Petra had transferred to FIT — the Fashion Institute of Technology — for a program in textile design, which made complete sense for a daughter of Iris who could see color the way other people heard music. She had a studio apartment in Chelsea and a part-time job at a gallery that specialized in color-field painting, which was the most Iris-appropriate employment he could have designed for her. She was thriving in the specific way of someone who has found the exact environment that matches their nature.
Emmett had enrolled at Columbia for economics, which was the most Tyche-appropriate academic discipline and which he approached with the easy confidence of someone who understood probability distributions from the inside. His campus reputation in the first month had already accrued the quality that followed Tyche-blessed people: things around him worked out slightly better than they should, which was noticed and appreciated without being understood. He had, he reported over dinner, already been asked three times for stock tips.
Dani — the Hypnos-blood — had not enrolled in university. She had taken a job at a sleep research clinic in Midtown, which was not what he had expected but which, on reflection, made complete sense: Hypnos's domain was sleep and dream and the specific vulnerable state of consciousness between them, and a sleep research clinic was the most direct application of her gifts to work that mattered. She had been there two months and had already been credited with three research observations that her colleagues could not explain but were provisionally noting.
He met each of them separately in the first month and had the version of the check-in conversation that old colleagues have when they have moved into new contexts and are establishing what the relationship looks like in the new configuration.

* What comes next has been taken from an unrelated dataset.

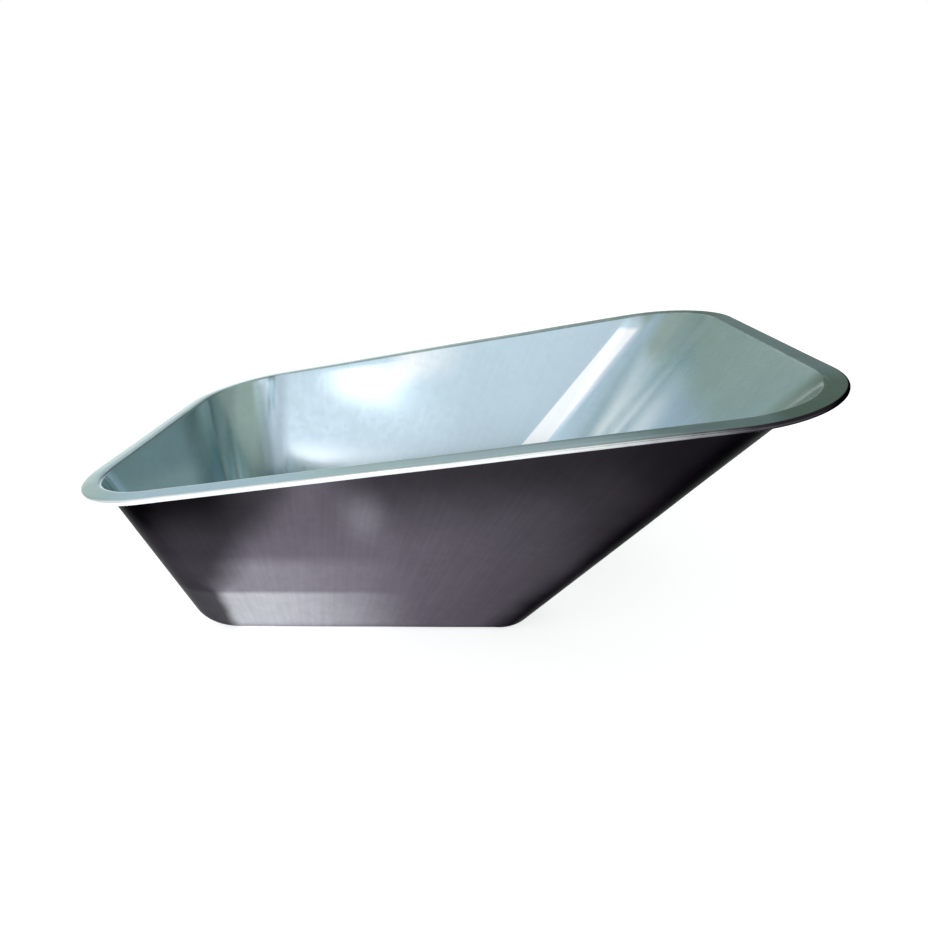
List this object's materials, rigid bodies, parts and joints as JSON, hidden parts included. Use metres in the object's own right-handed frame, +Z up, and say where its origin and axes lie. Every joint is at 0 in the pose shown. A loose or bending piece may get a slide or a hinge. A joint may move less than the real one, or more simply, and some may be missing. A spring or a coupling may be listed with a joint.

Petra over coffee: 'I keep seeing the shimmer in the textiles. The older pieces, specifically — the ones made by hand, especially the ones from cultures with strong weaving traditions. They're doing something. The pattern in them is doing something and I don't have a framework for what.'
'Iris's domain includes refraction and light-transmission through material,' he said. 'The shimmer you're seeing is probably the residue of intentional work — textiles made by people who knew that the making carried meaning. Some of the Yoruba kente patterns, specifically, are designed with the understanding that the pattern itself is a prayer. The shimmer is the prayer, still present in the cloth.'
She looked at him with the wide eyes of someone who has just had an experience named. 'How do I learn more about that?'
'Start with my professor,' he said, and gave her Dr. Ferreira's contact information.
Emmett over beer: 'The probability field is more active in the city than it was at camp. More variables. More choices happening per square foot per minute. The field is essentially constant here — at camp it was intermittent, tied to specific events.'
'You're in the highest-density human decision environment on the continent,' Kael said. 'Eight million people making decisions every hour. Of course the probability fabric is denser.'
'Can I learn to read it better?' Emmett said. 'Not just influence it — actually read the patterns in it?'
'That is a Tyche skill that goes by several names in different traditions,' Kael said. 'I'll find you sources.'
Dani over the phone — she was working a night shift — said: 'I can feel the boundary between sleep and waking in every patient here. Not just whether they're asleep. I can feel the quality of the boundary — whether it's healthy, whether it's damaged, whether something is interfering with it.' A pause. 'Is that something my father does? Feel the quality of sleep thresholds?'
'Hypnos is the god of sleep,' Kael said. 'His domain is the threshold state. Yes — what you're describing is the divine perception of your domain. It's very likely what he experiences, at a much larger scale, continuously.'
A long pause. 'That sounds exhausting for him,' she said.
'Probably,' Kael agreed. 'The divine scale of any human experience is usually staggering.'
He ended the Dani call and sat in his apartment and thought: this is still the work. Different shape, different scale. But the same underlying thing: finding the people with the unusual gifts and helping them understand what they have. The network is not the Threshold Network anymore — no meeting structure, no mission assignment. But the relationships are still here and the work is still here and it continues because it was always going to continue.